Under his current plan, Vallas has suggested converting under-enrolled schools to alternative schools and called for the enrollment cap on charter schools — which the CTU fought to include in its 2019 contract — to be lifted and for charters to be co-located in empty or under-enrolled school buildings.

“Charter schools are public, not-for-profit schools,” Vallas said Tuesday during a WGN debate when asked about the high number of charters in New Orleans, where he previously worked as a schools superintendent after Hurricane Katrina. “So this idea that I privatized schools — there was no system to privatize, we actually had to build the system from the ground up.”

Vallas has also said he opened charters in Chicago and Philadelphia, where he was CEO of the School District of Philadelphia from 2002 to 2007, to relieve overcrowding, according to a WBEZ and Chicago Sun-Times report.

Other Priorities

Both candidates have published their plans to overhaul education in Chicago.

Vallas has championed alternative schools and expanding school choice.
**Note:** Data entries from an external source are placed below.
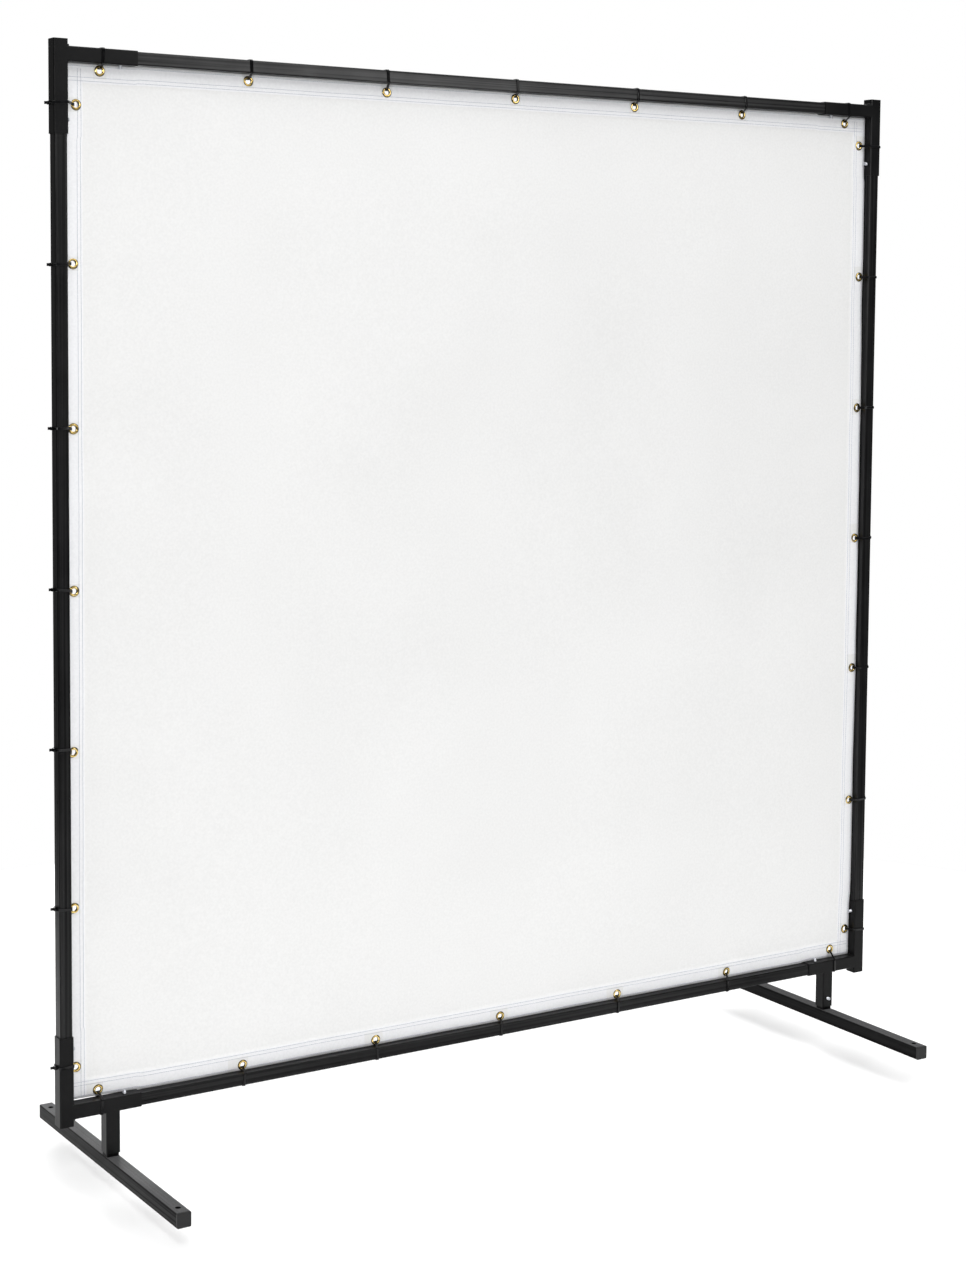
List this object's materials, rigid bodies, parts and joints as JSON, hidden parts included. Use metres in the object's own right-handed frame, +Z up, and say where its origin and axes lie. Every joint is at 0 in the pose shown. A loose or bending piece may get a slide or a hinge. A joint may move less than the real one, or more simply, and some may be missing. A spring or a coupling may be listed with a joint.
{
  "type": "welding curtain screen",
  "caption": "Free-standing square-tube frame on two cross feet, with a hemmed curtain tied inside it through grommets, to screen off welding.",
  "frame": {"origin": "on the floor, under the middle of the screen and midway between the feet's ends", "axes": "+Z up, X along the screen, front towards -Y"},
  "size_m": [1.8228, 0.597, 1.9215],
  "materials": {
    "powder_coated_steel": "satin black powder coat with a fine orange-peel texture",
    "black_plastic": "moulded polyethylene, fine matt texture",
    "black_nylon": "smooth moulded nylon",
    "zinc_plated_steel": "bright zinc plate",
    "brass": "bright rolled brass",
    "curtain_fabric": "white coated plain weave, soft satin"
  },
  "bodies": {
    "frame": {"upright_left": "powder_coated_steel", "upright_right": "powder_coated_steel", "rail_top": "powder_coated_steel", "rail_bottom": "powder_coated_steel", "corner_fitting_top_left": "powder_coated_steel", "corner_fitting_bottom_left": "powder_coated_steel", "corner_fitting_top_right": "powder_coated_steel", "corner_fitting_bottom_right": "powder_coated_steel", "curtain": "curtain_fabric", "cable_tie_top_1": "black_nylon", "cable_tie_top_2": "black_nylon", "cable_tie_top_3": "black_nylon", "cable_tie_top_4": "black_nylon", "cable_tie_top_5": "black_nylon", "cable_tie_top_6": "black_nylon", "cable_tie_top_7": "black_nylon", "cable_tie_bottom_1": "black_nylon", "cable_tie_bottom_2": "black_nylon", "cable_tie_bottom_3": "black_nylon", "cable_tie_bottom_4": "black_nylon", "cable_tie_bottom_5": "black_nylon", "cable_tie_bottom_6": "black_nylon", "cable_tie_bottom_7": "black_nylon", "cable_tie_left_1": "black_nylon", "cable_tie_left_2": "black_nylon", "cable_tie_left_3": "black_nylon", "cable_tie_left_4": "black_nylon", "cable_tie_left_5": "black_nylon", "cable_tie_left_6": "black_nylon", "cable_tie_left_7": "black_nylon", "cable_tie_right_1": "black_nylon", "cable_tie_right_2": "black_nylon", "cable_tie_right_3": "black_nylon", "cable_tie_right_4": "black_nylon", "cable_tie_right_5": "black_nylon", "cable_tie_right_6": "black_nylon", "cable_tie_right_7": "black_nylon"},
    "foot_left": {"foot_left": "powder_coated_steel", "foot_cap_left_front": "black_plastic", "foot_cap_left_rear": "black_plastic"},
    "foot_right": {"foot_right": "powder_coated_steel", "foot_cap_right_front": "black_plastic", "foot_cap_right_rear": "black_plastic"},
    "set_screw_sleeve_top_left": {"set_screw_sleeve_top_left": "zinc_plated_steel"},
    "set_screw_arm_top_left": {"set_screw_arm_top_left": "zinc_plated_steel"},
    "set_screw_sleeve_bottom_left": {"set_screw_sleeve_bottom_left": "zinc_plated_steel"},
    "set_screw_arm_bottom_left": {"set_screw_arm_bottom_left": "zinc_plated_steel"},
    "set_screw_leg_left": {"set_screw_leg_left": "zinc_plated_steel"},
    "set_screw_sleeve_top_right": {"set_screw_sleeve_top_right": "zinc_plated_steel"},
    "set_screw_arm_top_right": {"set_screw_arm_top_right": "zinc_plated_steel"},
    "set_screw_sleeve_bottom_right": {"set_screw_sleeve_bottom_right": "zinc_plated_steel"},
    "set_screw_arm_bottom_right": {"set_screw_arm_bottom_right": "zinc_plated_steel"},
    "set_screw_leg_right": {"set_screw_leg_right": "zinc_plated_steel"}
  },
  "joints": [
    {"name": "foot_left_slide", "type": "slide", "parent": "frame", "child": "foot_left", "axis": [0, 0, -1], "range_m": [0, 0.05]},
    {"name": "foot_right_slide", "type": "slide", "parent": "frame", "child": "foot_right", "axis": [0, 0, -1], "range_m": [0, 0.05]},
    {"name": "loosen_sleeve_top_left", "type": "slide", "parent": "frame", "child": "set_screw_sleeve_top_left", "axis": [1, 0, 0], "range_m": [0, 0.005]},
    {"name": "loosen_arm_top_left", "type": "slide", "parent": "frame", "child": "set_screw_arm_top_left", "axis": [0, 0, -1], "range_m": [0, 0.005]},
    {"name": "loosen_sleeve_bottom_left", "type": "slide", "parent": "frame", "child": "set_screw_sleeve_bottom_left", "axis": [1, 0, 0], "range_m": [0, 0.005]},
    {"name": "loosen_arm_bottom_left", "type": "slide", "parent": "frame", "child": "set_screw_arm_bottom_left", "axis": [0, 0, 1], "range_m": [0, 0.005]},
    {"name": "loosen_leg_left", "type": "slide", "parent": "frame", "child": "set_screw_leg_left", "axis": [0, 1, 0], "range_m": [0, 0.005]},
    {"name": "loosen_sleeve_top_right", "type": "slide", "parent": "frame", "child": "set_screw_sleeve_top_right", "axis": [-1, 0, 0], "range_m": [0, 0.005]},
    {"name": "loosen_arm_top_right", "type": "slide", "parent": "frame", "child": "set_screw_arm_top_right", "axis": [0, 0, -1], "range_m": [0, 0.005]},
    {"name": "loosen_sleeve_bottom_right", "type": "slide", "parent": "frame", "child": "set_screw_sleeve_bottom_right", "axis": [-1, 0, 0], "range_m": [0, 0.005]},
    {"name": "loosen_arm_bottom_right", "type": "slide", "parent": "frame", "child": "set_screw_arm_bottom_right", "axis": [0, 0, 1], "range_m": [0, 0.005]},
    {"name": "loosen_leg_right", "type": "slide", "parent": "frame", "child": "set_screw_leg_right", "axis": [0, -1, 0], "range_m": [0, 0.005]}
  ]
}
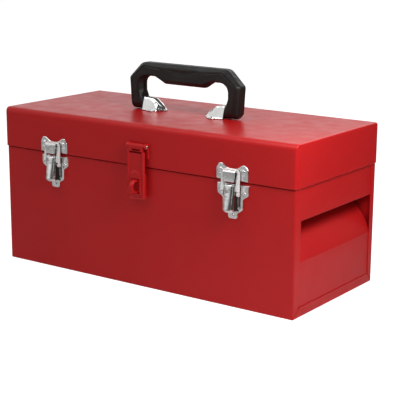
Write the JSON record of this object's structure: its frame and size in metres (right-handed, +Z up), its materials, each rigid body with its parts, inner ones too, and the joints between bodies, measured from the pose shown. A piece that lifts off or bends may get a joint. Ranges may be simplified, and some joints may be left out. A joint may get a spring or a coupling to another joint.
{
  "type": "toolbox with tray",
  "caption": "Sheet-steel hand toolbox with hinged lid, draw latches, hasp and staple, folding carrying handle, end finger grips and a lift-out tray.",
  "frame": {"origin": "centre of the base's footprint, on the surface that the box stands on", "axes": "+X along the width, to the right when the front with the latches is faced; -Y towards the front; +Z up"},
  "size_m": [0.406, 0.1961, 0.243],
  "materials": {
    "red_enamel": "glossy red enamel on sheet steel",
    "bright_plate": "bright nickel-chrome plate on pressed steel",
    "pin_steel": "zinc-plated steel",
    "black_grip": "satin moulded plastic"
  },
  "bodies": {
    "body": {"body_wrap": "red_enamel", "end_panel_right": "red_enamel", "end_panel_left": "red_enamel", "grip_rail_right": "red_enamel", "grip_rail_left": "red_enamel", "hinge_leaf_body": "red_enamel", "hinge_pin": "pin_steel", "latch_base_right": "bright_plate", "latch_base_left": "bright_plate", "lever_pin_right": "pin_steel", "lever_pin_left": "pin_steel", "latch_base_rivets": "bright_plate", "hasp_staple": "red_enamel", "staple_rivets": "red_enamel"},
    "lid": {"lid_shell": "red_enamel", "hinge_leaf_lid": "red_enamel", "latch_keeper_right": "bright_plate", "latch_keeper_left": "bright_plate", "keeper_rivets": "bright_plate", "hasp_bracket": "red_enamel", "hasp_pin": "pin_steel", "hasp_rivets": "red_enamel", "handle_bracket_right": "bright_plate", "handle_bracket_left": "bright_plate", "handle_rivets": "bright_plate", "handle_pins": "pin_steel"},
    "handle": {"handle_grip": "black_grip"},
    "hasp": {"hasp_strap": "red_enamel"},
    "lever_right": {"latch_lever_right": "bright_plate", "bail_pin_right": "pin_steel"},
    "lever_left": {"latch_lever_left": "bright_plate", "bail_pin_left": "pin_steel"},
    "bail_right": {"latch_bail_right": "bright_plate"},
    "bail_left": {"latch_bail_left": "bright_plate"},
    "tray": {"tray_tub": "red_enamel", "tray_divider": "red_enamel"}
  },
  "joints": [
    {"name": "lid_open", "type": "hinge", "parent": "body", "child": "lid", "pos_m": [0, 0.0902, 0.1374], "axis": [-1, 0, 0], "range_deg": [0, 110]},
    {"name": "handle_fold", "type": "hinge", "parent": "lid", "child": "handle", "pos_m": [0, 0, 0.1965], "axis": [1, 0, 0], "range_deg": [-90, 90]},
    {"name": "hasp_swing", "type": "hinge", "parent": "lid", "child": "hasp", "pos_m": [0, -0.0921, 0.163], "axis": [-1, 0, 0], "range_deg": [0, 150]},
    {"name": "tray_lift", "type": "slide", "parent": "body", "child": "tray", "axis": [0, 0, 1], "range_m": [0, 0.044]},
    {"name": "latch_right_open", "type": "hinge", "parent": "body", "child": "lever_right", "pos_m": [0.125, -0.093, 0.1336], "axis": [-1, 0, 0], "range_deg": [0, 105]},
    {"name": "bail_right_swing", "type": "hinge", "parent": "lever_right", "child": "bail_right", "pos_m": [0.125, -0.0923, 0.1266], "axis": [-1, 0, 0], "range_deg": [-121, 0]},
    {"name": "latch_left_open", "type": "hinge", "parent": "body", "child": "lever_left", "pos_m": [-0.125, -0.093, 0.1336], "axis": [-1, 0, 0], "range_deg": [0, 105]},
    {"name": "bail_left_swing", "type": "hinge", "parent": "lever_left", "child": "bail_left", "pos_m": [-0.125, -0.0923, 0.1266], "axis": [-1, 0, 0], "range_deg": [-121, 0]}
  ],
  "couplings": [
    {"joint": "bail_right_swing", "follows": "latch_right_open", "ratio": -1.15},
    {"joint": "bail_left_swing", "follows": "latch_left_open", "ratio": -1.15}
  ]
}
He also called for school buildings to be opened on evenings, weekends and holidays in order to offer students a safe place for activities and academic support.

Johnson has said he’ll work with state leaders to revamp the district’s current funding structure, which he said creates a “huge disadvantage” for schools with lower enrollment or large populations of students of color.

His 12-point plan also includes expanding sustainable community schools, improving clinical support and services for special education students, offering free CTA transit for CPS students and developing pipelines for teachers and school staff.